Pour la première catégorie, les firmes auraient l’obligation de mentionner cette exclusivité aux clients dès le début de leur relation, à l’ouverture du compte ou avant de fournir des produits ou services, par exemple.

Elles devraient également indiquer que leur évaluation de convenance du client ne tient pas compte de l’ensemble du marché des produits et qu’il n’y a pas d’étude comparative de performance entre ces produits et les leurs.

Dans son document de consultation, le régulateur définit une liste de produits mixtes et non exclusifs, comme une liste «qui contient des produits exclusifs et non exclusifs ou seulement des produits non exclusifs».

Les sociétés répondant à ce critère devraient communiquer la proportion de produits exclusifs qu’ils offrent, le cas échéant.

De plus, chaque firme serait tenue de produire une enquête de marché «équitable et impartiale» sur un ensemble raisonnable de produits afin de s’assurer que les produits qu’elle offre sont «les plus susceptibles de satisfaire l’ensemble des objectifs de placements de ses clients».

À cette enquête s’ajoute l’obligation d’établir un processus d’optimisation pour apporter des changements à sa gamme de produits, au besoin.

Cet ajout fait sourciller les sociétés indépendantes, qui accusent les régulateurs de créer un fossé sur le plan réglementaire entre les firmes offrant uniquement des produits maison et elles.

«On dirait que les ACVM ont intentionnellement créé une norme supérieure de connaissance du produit pour les sociétés offrant des produits mixtes, car elle a imposé des obligations additionnelles pour ces derniers», indique Fidelity dans son mémoire.

«Nous ne sommes pas d’accord que les firmes exclusives n’aient pas à faire l’analyse comparative avec les autres produits du marché pour savoir si les produits répondent aux besoins des clients», ajoute de son côté FAIR Canada.

L’enquête demandée par les ACVM devrait au moins tenir compte de facteurs comme «la structure, la stratégie de produit, les caractéristiques, les risques, le coût, la liquidité, le rendement et le fait que l’émetteur est lié ou associé à la personne inscrite», selon leur document de consultation.

Le coût d’une telle démarche est substantiel, d’après plusieurs sociétés mixtes ou non exclusives.

«Au point de vue concurrentiel, cela favorisera les grandes firmes qui ont les ressources nécessaires pour effectuer ces analyses [sic]», écrit PEAK.

Les participants soulignent que la démarche entreprise par les ACVM entraînera d’autres conséquences.

«Cette obligation pourrait avoir des conséquences inattendues, comme d’encourager les firmes qui sont mixtes ou non exclusives à devenir exclusives et à créer leur propre gamme de produits», écrit Michael Thom dans le commentaire du Canadian Advocacy Council for Canadian CFA Institute Societies.

Selon ce dernier, il y a même une possibilité que des firmes mixtes limitent leur offre aux produits exclusifs compris dans leur gamme, pour correspondre à la définition de société propriétaire.

Offre de produits menacée

La démarche proposée par les ACVM menacerait l’offre de produits, d’après des intervenants.

«Si de telles obligations nous étaient imposées, nous réduirions assurément notre offre de produits en éliminant les fournisseurs les moins populaires auprès de nos conseillers, pour ne garder que les plus distribués», lit-on dans le mémoire de Groupe Cloutier Investissements.

La réduction de l’offre est largement abordée par l’ensemble des participants à la consultation comme une raison suffisante pour que les régulateurs n’aillent pas de l’avant avec leur réforme.

«Nous croyons que cela aura l’effet inverse et le résultat sera que les firmes mixtes offriront moins de produits, écrit Fidelity. […] Une offre réduite entraînera de nombreuses conséquences inattendues.
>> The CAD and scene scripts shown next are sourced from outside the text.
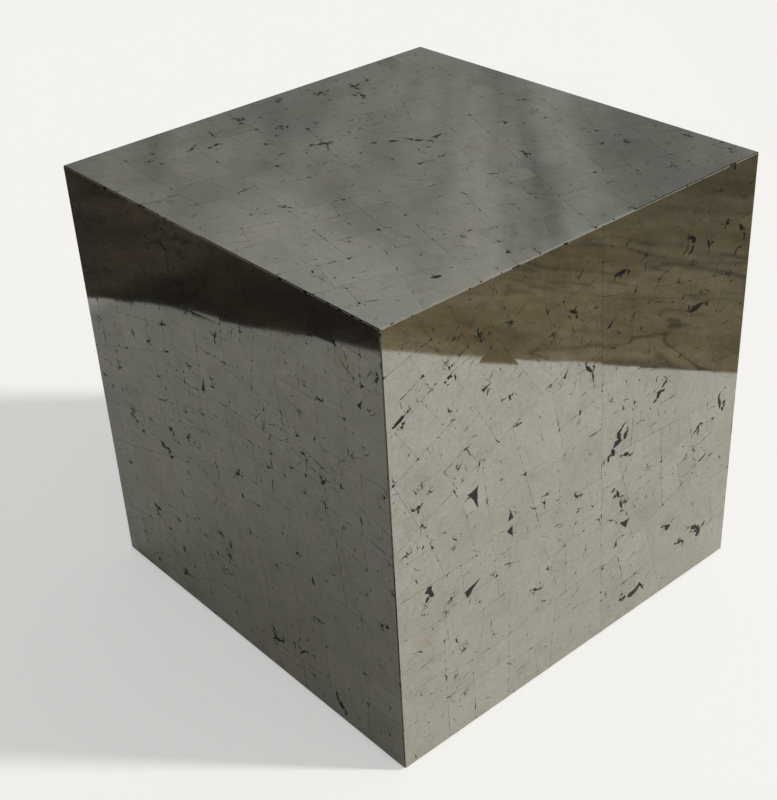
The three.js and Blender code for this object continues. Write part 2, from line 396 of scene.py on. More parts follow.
def slice_up(outline, grain, rng):
    """Saws a face into slices, each cut roughly along or across the way the slices run there."""
    slices, waiting = [], [outline]
    while waiting:
        piece = waiting.pop()
        centre = sum(piece, Vector((0, 0))) / len(piece)
        angle = grain(centre)
        long = max((angle, angle + 90), key=lambda a: span(piece, pointing(a)))
        length = span(piece, pointing(long))
        if length < rng.uniform(*SLICE_LENGTHS):
            slices.append(piece)
            continue
        for _ in range(CUT_TRIES):
            through = centre + pointing(long) * length * rng.uniform(-0.17, 0.17)
            parts = sawn(piece, through, pointing(long + 90 + rng.gauss(0, CUT_JITTER)))
            if min(area(p) for p in parts) > SMALLEST_SLICE:
                break
        waiting += parts
    return slices


SLICE_LENGTHS = (45 * MM, 84 * MM)
SMALLEST_SLICE = (16 * MM) ** 2
CUT_TRIES = 8
CUT_JITTER = 5  # degrees
STEP = 4 * MM  # along a slice's edge


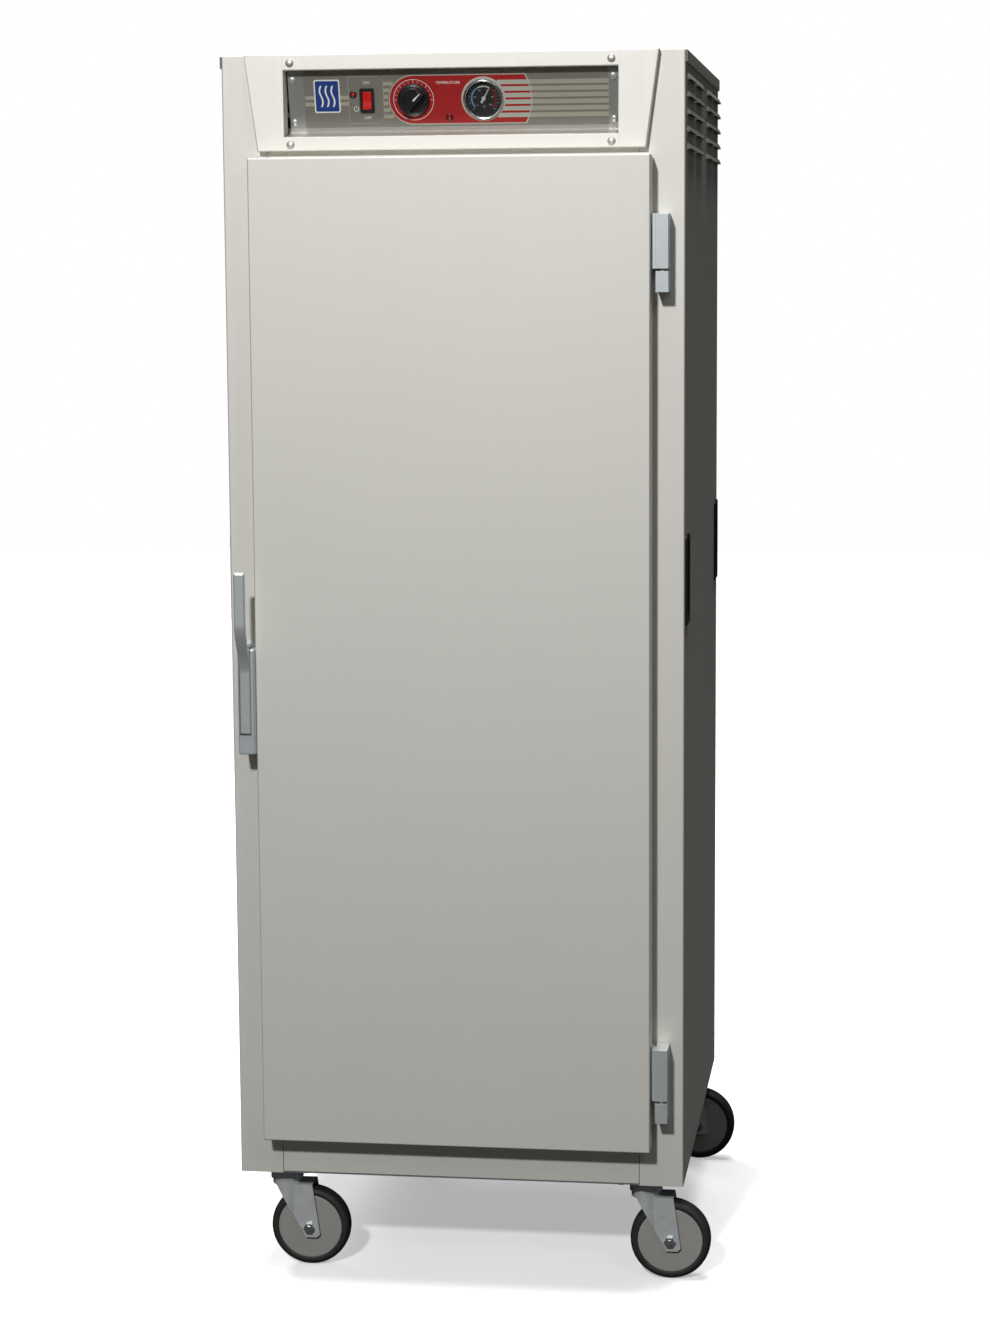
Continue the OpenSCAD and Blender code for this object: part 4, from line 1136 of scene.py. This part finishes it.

Premièrement, moins de choix pour les investisseurs. Deuxièmement, les petits courtiers indépendants et les petits gestionnaires de fonds pourraient ne pas survivre à cette réduction.»
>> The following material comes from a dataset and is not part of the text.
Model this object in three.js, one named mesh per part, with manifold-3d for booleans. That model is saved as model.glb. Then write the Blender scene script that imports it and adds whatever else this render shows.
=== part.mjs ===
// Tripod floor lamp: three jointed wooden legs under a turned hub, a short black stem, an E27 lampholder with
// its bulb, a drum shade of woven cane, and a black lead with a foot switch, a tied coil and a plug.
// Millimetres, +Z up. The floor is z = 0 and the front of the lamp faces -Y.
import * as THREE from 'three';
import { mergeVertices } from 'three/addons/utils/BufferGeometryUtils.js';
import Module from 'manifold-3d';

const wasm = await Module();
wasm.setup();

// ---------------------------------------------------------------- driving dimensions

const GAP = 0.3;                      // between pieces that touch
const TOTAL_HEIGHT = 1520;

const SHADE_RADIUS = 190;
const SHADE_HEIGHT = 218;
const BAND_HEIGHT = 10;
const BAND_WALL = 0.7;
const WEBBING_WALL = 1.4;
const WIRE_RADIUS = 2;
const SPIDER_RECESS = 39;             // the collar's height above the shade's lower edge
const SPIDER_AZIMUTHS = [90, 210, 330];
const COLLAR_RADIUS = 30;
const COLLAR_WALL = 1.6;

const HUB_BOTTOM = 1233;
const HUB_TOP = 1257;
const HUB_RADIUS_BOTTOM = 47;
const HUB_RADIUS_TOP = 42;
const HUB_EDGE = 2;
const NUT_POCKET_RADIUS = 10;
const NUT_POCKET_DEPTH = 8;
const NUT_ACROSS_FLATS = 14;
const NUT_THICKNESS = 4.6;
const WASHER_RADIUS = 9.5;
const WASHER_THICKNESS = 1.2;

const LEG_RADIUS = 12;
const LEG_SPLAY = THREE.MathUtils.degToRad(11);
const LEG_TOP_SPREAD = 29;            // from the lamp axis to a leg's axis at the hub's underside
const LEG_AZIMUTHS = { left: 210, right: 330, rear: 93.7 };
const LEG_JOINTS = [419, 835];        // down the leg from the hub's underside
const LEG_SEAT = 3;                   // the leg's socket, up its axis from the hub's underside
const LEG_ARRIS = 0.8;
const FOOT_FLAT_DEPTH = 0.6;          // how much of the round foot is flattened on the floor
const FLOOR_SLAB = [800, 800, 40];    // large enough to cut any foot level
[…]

L’augmentation du temps consacré à l’analyse et à l’évaluation des produits par les firmes pourrait également avoir une double conséquence pour les investisseurs, soit une augmentation du coût des produits restants ainsi qu’une accessibilité réduite au conseil pour les comptes de moindre importance, écrit Jean Carrier de PEAK.
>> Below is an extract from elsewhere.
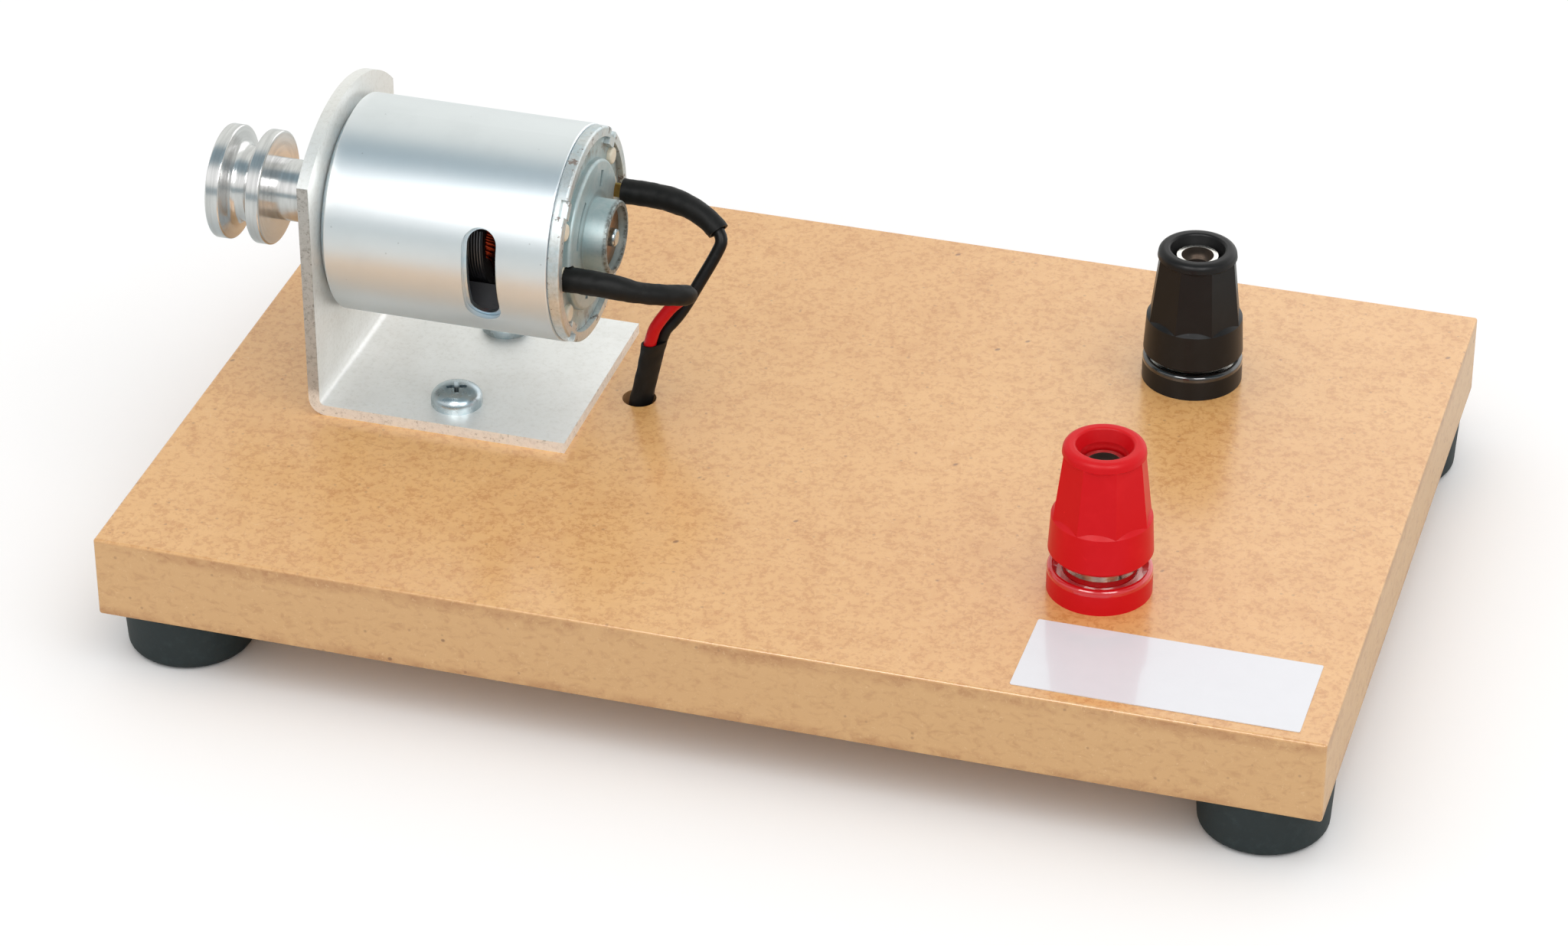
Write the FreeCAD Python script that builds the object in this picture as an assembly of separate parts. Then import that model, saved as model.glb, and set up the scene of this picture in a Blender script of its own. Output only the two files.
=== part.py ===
import FreeCAD, Part
import math
import os

from FreeCAD import Vector

# Demonstration electric motor. A small motor hangs on an aluminium angle and is wired through a
# board to two terminal posts. Lengths are in millimetres and angles in degrees.
# The origin is on the floor, in the middle of the footprint. +X runs from the pulley to the
# posts, +Y runs from the front edge to the back edge, and +Z is up.

# Board
BOARD_LENGTH = 210.0
BOARD_WIDTH = 138.0
BOARD_THICKNESS = 15.0
BOARD_EDGE_ROUND = 0.5
WIRE_HOLE_RADIUS = 3.0
WIRE_HOLE_FROM_LEFT = 74.0

# Rubber feet, each held by a screw and a washer in a pocket
FOOT_HEIGHT = 10.0
FOOT_TOP_RADIUS = 11.4
FOOT_BOTTOM_RADIUS = 10.8
FOOT_EDGE_ROUND = 1.5
FOOT_INSET_X = 11.5
FOOT_INSET_Y = 12.0
FOOT_POCKET_RADIUS = 4.8
FOOT_POCKET_DEPTH = 4.8
FOOT_HOLE_RADIUS = 2.2
FOOT_WASHER_RADIUS = 4.3
FOOT_WASHER_THICKNESS = 0.8
FOOT_SCREW_HEAD_RADIUS = 3.4
FOOT_SCREW_HEAD_HEIGHT = 2.2
FOOT_SCREW_RADIUS = 1.75
FOOT_SCREW_LENGTH = 16.0

# Aluminium angle with a round top
BRACKET_SETBACK = 20.4
BRACKET_WIDTH = 42.0
BRACKET_THICKNESS = 2.0
BRACKET_BASE_LENGTH = 46.8
BRACKET_BEND_RADIUS = 1.0
BRACKET_TOP_RADIUS = 29.5
BRACKET_TOP_CENTRE = 24.0
BRACKET_SCREW_FROM_FACE = 24.6
BRACKET_SCREW_SPACING = 26.8
BRACKET_SCREW_HEAD_RADIUS = 4.5
BRACKET_SCREW_HEAD_HEIGHT = 3.2
BRACKET_SCREW_RADIUS = 2.1
BRACKET_SCREW_LENGTH = 12.0
SCREW_HOLE_CLEARANCE = 0.2
PILOT_CLEARANCE = 0.05
SCREW_POINT_LENGTH = 3.0

# Motor, along its own axis from the face that seats on the bracket
AXIS_HEIGHT = 31.7
MOTOR_CLOCK = 3.0
CAN_RADIUS = 17.9
CAN_WALL = 0.9
CAN_LENGTH = 43.8
CAN_FRONT_ROUND = 2.0
BOSS_RADIUS = 6.5
BOSS_LENGTH = 4.7
BOSS_MOUTH_RADIUS = 4.0
BOSS_ROUND = 0.8
BOSS_HOLE_CLEARANCE = 0.2
RIM_BEAD_RADIUS = 18.8
RIM_BEAD_LENGTH = 2.2
RIM_BEAD_ROUND = 0.4
CRIMP_WIDTH = 3.0
CRIMP_DEPTH = 1.1
CRIMP_REACH = 1.2
CAN_VENT_WIDTH = 5.2
CAN_VENT_HEIGHT = 16.9
RING_START = 1.4
RING_CLEARANCE = 0.05
RING_WALL = 1.05
RING_EDGE_ROUND = 0.25
RING_SEAM = 0.4
RING_VENT_WIDTH = 6.4
RING_VENT_HEIGHT = 18.5
VENT_CENTRE = 29.6
MOUNT_SCREW_SPACING = 25.0
MOUNT_SCREW_RADIUS = 1.5
MOUNT_SCREW_HEAD_RADIUS = 2.75
MOUNT_SCREW_HEAD_HEIGHT = 1.8
MOUNT_SCREW_REACH = 1.6

# End bell, pressed from sheet
BELL_SHEET = 1.0
BELL_RECESS = 1.0
BELL_DISC_RADIUS = 13.2
BELL_DISC_HEIGHT = 1.2
BELL_DISC_ROUND = 0.6
BELL_BOSS_LENGTH = 4.1
BELL_BOSS_ROUND = 0.4
BELL_CLEARANCE = 0.05
BELL_SLOT_ANGLE = 60.0
BELL_SLOT_INNER = 8.3
BELL_SLOT_OUTER = 11.2
BELL_SLOT_WIDTH = 1.3
BELL_GROOVE_RADIUS = 9.4
BELL_GROOVE_WIDTH = 0.8
BELL_GROOVE_DEPTH = 0.5
BELL_GROOVE_FIRST = 113.0
BELL_GROOVE_LAST = 166.0

# Shaft and its two bearings
SHAFT_RADIUS = 1.5875
SHAFT_END_ROUND = 0.5
SHAFT_INSIDE_PULLEY = 6.4
RUNNING_CLEARANCE = 0.02
PRESS_CLEARANCE = 0.02
BEARING_RADIUS = 5.6
BEARING_CHAMFER = 0.3
BEARING_LENGTH = 5.0
FRONT_BEARING_SETBACK = 0.9
REAR_BEARING_RECESS = 1.5

# Magnets and the spring that holds them apart
MAGNET_LEAD = 2.0
MAGNET_LENGTH = 24.5
MAGNET_INNER_RADIUS = 11.8
MAGNET_HALF_ANGLE = 55.0
MAGNET_CLEARANCE = 0.05
SPRING_STRIP = 0.7
SPRING_LEG = 4.0
SPRING_INSET = 2.5
SPRING_LENGTH = 16.0
SPRING_GAP_ANGLE = 0.3

# Rotor
POLE_COUNT = 3
AIR_GAP = 0.5
CORE_LENGTH = 19.0
CORE_HUB_RADIUS = 4.0
POLE_WEB = 5.0
POLE_SHOE = 1.6
POLE_GAP_ANGLE = 16.0
COIL_BUILD = 3.1
COIL_OVERHANG = 3.8
COIL_FOOT = 4.7
COIL_SHOE_GAP = 0.4
COIL_ROUND = 2.6
COIL_CLEARANCE = 0.05
COIL_TO_COMMUTATOR = 0.75
SPACER_RADIUS = 2.6
COMMUTATOR_LENGTH = 8.4
COMMUTATOR_RADIUS = 4.2
SEGMENT_THICKNESS = 0.8
SEGMENT_GAP_ANGLE = 8.0
RISER_RADIUS = 5.6
RISER_LENGTH = 1.0
RISER_HALF_ANGLE = 15.0
THRUST_WASHER_RADIUS = 3.4
THRUST_WASHER_THICKNESS = 0.8
END_FLOAT = 0.3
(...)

De son côté, Martin Gagnon, coprésident et cochef de la direction, Financière Banque Nationale, et premier vice-président à la direction, Gestion de patrimoine à la Banque Nationale, considère d’ailleurs que les régulateurs outrepassent leur mandat en déterminant la démarche que les firmes doivent suivre pour répondre aux besoins de leurs clients.

«Nous pensons que c’est une question qui doit être déterminée par les entreprises», écrit-il.